Thursday, November 15, 2018

Gary Hart's fall from political grace

The Front Runner doesn't quite make it as a relevant foray into the world of journalism and politics.
In 1987, Gary Hart fell from political grace. Hard.

A sure bet to win the Democratic nomination for the presidency in 1988, Hart was undone by names that suddenly dominated the news, notably, a girl named Donna Rice and a yacht named Monkey Business.

Hart defended himself against charges of marital infidelity by insisting that his private life was no one’s business but his own. He was staunch in his resolve, but couldn't save himself.

Hart’s fall probably is destined to become a footnote in American political history, unless you’re convinced — as some are — that Hart’s story changed journalism and the fate of the US. That’s a heavy burden for one man to carry and it’s also a burden that the movie The Front Runner can’t carry, either.

Based on All the Truth is Out, a fine book by journalist Matt Bai, The Front Runner tries to take an encompassing approach to Hart’s story, leaning toward a view that blames the press — particularly a couple of Miami Herald reporters — for staking out Hart’s Washington, D.C. townhouse in hopes of confirming a dalliance with Rice.

As a result, the press and the national debate became focused on character (or lack of it) instead of the salient issues of the day -- or so the argument goes.

Director Jason Reitman had a hand in writing the screenplay, along with Bai and Jay Carson, a political operative who also works in the entertainment business, having done multiple duties on Netflix's House of Cards. The screenplay makes various points throughout but Front Runner remains frustratingly diffuse.

Hugh Jackman has been cast as Hart. Jackman does as well as possible in conveying Hart’s intelligence, his insistence on not answering certain kinds of questions and his refusal to listen to a staff that knew he was in more trouble than he realized.

The peripheral performances are a mixed bag. Steve Zissis and Bill Burr portray two Miami Herald reporters, narrowly focused guys who see only one side of the journalistic argument: Get the story, let the chips fall where they may.

Mamoudou Athie plays a Washington Post reporter (a composite figure) who agonizes about what his editors want him to ask Hart. Ann Devroy appears as an editor at the Washington Post who claims that the press isn't going too far: Powerful men shouldn’t abuse their power with impressionable young women.

Molly Ephraim has a nice turn as a Hart aide who understands how painful it is for Rice (Sara Paxton) to have been thrust into a maelstrom. Ephraim's character winds up selling Rice out anyway.
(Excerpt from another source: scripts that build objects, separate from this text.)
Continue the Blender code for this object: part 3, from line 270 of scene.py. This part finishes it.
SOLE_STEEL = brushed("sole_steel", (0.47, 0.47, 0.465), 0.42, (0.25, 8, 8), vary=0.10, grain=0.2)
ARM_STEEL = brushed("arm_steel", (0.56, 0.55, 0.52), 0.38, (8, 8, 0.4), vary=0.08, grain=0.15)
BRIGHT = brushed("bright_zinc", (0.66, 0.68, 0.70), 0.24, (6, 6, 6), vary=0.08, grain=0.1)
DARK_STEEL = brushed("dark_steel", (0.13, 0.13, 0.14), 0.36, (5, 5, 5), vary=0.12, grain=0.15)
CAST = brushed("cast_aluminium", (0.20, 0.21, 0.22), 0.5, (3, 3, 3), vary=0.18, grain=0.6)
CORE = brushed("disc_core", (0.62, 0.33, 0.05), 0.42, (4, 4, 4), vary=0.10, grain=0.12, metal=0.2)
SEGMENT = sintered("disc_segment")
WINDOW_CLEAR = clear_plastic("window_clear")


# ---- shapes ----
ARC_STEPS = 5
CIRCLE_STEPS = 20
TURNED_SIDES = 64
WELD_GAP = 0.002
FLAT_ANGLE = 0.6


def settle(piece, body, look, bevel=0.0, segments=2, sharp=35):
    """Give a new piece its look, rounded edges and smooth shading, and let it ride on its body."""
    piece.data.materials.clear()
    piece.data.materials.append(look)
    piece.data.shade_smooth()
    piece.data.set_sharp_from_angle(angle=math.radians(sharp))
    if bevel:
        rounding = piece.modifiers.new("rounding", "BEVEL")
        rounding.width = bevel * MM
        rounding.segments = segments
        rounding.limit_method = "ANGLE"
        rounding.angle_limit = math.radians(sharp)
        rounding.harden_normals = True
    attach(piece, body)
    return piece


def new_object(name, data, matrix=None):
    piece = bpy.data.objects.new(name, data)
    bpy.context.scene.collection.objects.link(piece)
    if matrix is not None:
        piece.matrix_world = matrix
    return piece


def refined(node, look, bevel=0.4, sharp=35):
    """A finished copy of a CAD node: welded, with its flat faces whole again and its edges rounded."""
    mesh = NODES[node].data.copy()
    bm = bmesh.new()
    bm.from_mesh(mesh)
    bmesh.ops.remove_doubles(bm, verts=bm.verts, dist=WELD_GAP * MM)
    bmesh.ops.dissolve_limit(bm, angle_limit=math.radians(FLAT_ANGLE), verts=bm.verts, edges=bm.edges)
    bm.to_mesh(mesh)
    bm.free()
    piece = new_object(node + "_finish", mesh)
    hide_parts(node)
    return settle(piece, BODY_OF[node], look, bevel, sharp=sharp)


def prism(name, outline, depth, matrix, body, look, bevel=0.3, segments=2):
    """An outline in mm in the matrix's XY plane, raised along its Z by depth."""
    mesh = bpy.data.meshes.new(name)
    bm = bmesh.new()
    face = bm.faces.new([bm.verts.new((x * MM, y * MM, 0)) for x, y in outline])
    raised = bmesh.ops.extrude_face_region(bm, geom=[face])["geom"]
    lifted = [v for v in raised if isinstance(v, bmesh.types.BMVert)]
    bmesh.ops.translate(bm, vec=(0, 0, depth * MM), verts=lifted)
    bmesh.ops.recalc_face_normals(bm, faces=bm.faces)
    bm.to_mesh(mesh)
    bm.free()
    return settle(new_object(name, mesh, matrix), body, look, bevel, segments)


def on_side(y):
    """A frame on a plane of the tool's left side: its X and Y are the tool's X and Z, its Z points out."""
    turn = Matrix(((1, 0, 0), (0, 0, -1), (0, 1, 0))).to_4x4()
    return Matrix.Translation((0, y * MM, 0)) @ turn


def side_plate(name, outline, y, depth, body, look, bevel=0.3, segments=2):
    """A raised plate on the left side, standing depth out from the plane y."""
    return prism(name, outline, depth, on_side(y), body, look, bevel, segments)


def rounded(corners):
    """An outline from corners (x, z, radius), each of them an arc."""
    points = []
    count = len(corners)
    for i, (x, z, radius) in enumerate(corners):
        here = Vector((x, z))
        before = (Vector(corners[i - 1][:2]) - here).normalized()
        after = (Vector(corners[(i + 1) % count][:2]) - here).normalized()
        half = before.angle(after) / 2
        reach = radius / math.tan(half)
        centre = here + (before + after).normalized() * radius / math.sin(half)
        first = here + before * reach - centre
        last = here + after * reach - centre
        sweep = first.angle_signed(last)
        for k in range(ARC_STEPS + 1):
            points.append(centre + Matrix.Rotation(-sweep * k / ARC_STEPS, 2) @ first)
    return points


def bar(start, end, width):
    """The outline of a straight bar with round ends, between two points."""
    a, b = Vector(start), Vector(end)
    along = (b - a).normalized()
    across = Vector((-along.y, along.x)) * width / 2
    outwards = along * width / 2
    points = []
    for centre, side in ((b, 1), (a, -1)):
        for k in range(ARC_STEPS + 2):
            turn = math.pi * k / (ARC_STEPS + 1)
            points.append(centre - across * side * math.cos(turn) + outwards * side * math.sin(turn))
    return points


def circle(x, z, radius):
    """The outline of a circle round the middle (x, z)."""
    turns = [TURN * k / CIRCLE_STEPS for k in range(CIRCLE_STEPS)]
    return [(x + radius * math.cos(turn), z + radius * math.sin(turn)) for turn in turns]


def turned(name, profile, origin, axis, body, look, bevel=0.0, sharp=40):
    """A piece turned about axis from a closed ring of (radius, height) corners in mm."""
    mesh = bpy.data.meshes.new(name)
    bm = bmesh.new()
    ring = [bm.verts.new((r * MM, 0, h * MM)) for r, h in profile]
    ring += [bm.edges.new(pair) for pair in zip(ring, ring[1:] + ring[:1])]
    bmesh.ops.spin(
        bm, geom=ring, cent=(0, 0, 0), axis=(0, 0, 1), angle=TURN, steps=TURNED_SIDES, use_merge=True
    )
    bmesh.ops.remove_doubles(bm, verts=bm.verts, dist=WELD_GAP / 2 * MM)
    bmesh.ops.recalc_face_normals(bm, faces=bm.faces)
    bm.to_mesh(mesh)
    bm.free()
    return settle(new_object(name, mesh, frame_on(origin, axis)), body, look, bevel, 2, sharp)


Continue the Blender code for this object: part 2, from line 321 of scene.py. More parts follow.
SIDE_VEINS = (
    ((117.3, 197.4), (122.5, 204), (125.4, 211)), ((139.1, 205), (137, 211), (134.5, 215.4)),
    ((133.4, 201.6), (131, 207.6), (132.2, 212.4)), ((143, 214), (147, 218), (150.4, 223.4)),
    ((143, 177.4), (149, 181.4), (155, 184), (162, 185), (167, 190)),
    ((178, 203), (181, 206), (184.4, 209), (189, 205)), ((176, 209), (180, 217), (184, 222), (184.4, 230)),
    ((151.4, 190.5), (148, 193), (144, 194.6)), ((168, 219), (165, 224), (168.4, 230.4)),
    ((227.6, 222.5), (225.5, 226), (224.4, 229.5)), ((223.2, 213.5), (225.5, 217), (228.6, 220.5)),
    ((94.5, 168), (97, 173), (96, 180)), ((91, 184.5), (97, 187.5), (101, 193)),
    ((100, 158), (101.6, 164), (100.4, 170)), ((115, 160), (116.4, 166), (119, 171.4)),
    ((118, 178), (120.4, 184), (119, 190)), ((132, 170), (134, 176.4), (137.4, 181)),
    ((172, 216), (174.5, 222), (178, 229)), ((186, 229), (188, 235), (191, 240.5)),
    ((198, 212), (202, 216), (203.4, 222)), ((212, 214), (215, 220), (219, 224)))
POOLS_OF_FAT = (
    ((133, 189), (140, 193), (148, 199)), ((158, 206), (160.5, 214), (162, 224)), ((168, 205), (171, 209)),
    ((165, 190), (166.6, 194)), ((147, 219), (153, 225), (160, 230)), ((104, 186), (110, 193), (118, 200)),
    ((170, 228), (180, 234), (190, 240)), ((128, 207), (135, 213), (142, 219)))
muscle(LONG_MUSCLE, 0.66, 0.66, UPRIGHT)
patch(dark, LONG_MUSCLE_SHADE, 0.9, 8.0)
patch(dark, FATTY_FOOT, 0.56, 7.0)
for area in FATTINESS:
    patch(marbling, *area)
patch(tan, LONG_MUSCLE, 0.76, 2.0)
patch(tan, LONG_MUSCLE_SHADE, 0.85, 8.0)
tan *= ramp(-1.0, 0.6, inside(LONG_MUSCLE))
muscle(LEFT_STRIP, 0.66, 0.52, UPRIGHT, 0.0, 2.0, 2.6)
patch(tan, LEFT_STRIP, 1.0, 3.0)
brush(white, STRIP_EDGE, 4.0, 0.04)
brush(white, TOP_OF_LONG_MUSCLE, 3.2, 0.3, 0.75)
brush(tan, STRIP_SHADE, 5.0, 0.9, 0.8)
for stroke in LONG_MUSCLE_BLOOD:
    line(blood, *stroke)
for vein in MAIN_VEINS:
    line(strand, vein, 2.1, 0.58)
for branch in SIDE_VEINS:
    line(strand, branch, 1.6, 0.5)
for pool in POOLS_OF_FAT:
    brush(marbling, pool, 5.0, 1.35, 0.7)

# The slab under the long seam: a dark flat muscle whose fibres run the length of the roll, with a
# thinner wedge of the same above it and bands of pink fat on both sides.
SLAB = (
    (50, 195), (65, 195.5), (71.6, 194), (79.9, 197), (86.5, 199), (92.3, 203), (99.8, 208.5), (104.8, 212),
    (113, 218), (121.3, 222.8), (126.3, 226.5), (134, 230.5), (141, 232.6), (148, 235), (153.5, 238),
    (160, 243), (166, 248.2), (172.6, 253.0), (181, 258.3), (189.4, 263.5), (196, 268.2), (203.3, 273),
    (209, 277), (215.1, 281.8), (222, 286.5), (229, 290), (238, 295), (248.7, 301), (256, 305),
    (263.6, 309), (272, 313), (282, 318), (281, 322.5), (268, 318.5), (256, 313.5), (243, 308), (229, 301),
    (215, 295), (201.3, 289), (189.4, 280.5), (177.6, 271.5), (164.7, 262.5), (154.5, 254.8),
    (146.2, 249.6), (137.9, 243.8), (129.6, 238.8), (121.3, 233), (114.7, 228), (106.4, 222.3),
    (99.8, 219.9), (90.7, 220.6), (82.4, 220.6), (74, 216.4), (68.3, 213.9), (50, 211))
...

I’m an admirer of actor Alfred Molina, but even he can’t overcome the images of Ben Bradlee created by actors in previous movies (Jason Robards in All the President’s Men and Tom Hanks in The Post) — not to mention a couple of documentaries in which the real Bradlee can be seen.

J.K. Simmons, a Reitman regular, plays Hart's campaign manager, a role that could have used some expansion. Still, Simmons conveys the dejection that haunts a man who sees a cause in which he deeply believes going down the drain.

In dealing with Hart’s wife, Lee, who's played here by Vera Farmiga, the movie suggests that Lee and Gary Hart had reached some sort of agreement about how they’d conduct their marriage with Lee stipulating only that she didn’t want to be embarrassed by her husband. After the Rice debacle, Lee Hart found her home in Troublesome Gulch, Co., besieged by reporters. She became another victim.

Nearly everything about The Front Runner plays against unstated ironies. Bill Clinton survived Monica Lewinsky and the current resident of the White House has set a new bar for what we know about the sexual behavior of a president.

If you haven’t read Bai’s book, you should. But the real story of Gary Hart remains unknowable. Was he a hero who stood up for rights of privacy? Was he an arrogant man who believed he had a license to be reckless? Was he really brilliant enough to have altered the course of American history? Did he foresee every important problem we face today?

Reitman does a good job creating the chaotic swirl that surrounds a political campaign. He also inserts enough sardonic humor to make Front Runner entertaining but the movie can't sustain the kind of absurdist kick that Reitman brought to his best movies: Thank Your for Smoking, Juno, and Up in the Air.

If The Front Runner is meant to be taken as a cautionary tale, it arrives 30 years too late. In the current bold-faced clash between powerful politicians and journalists, the Hart story already has been consigned to small print.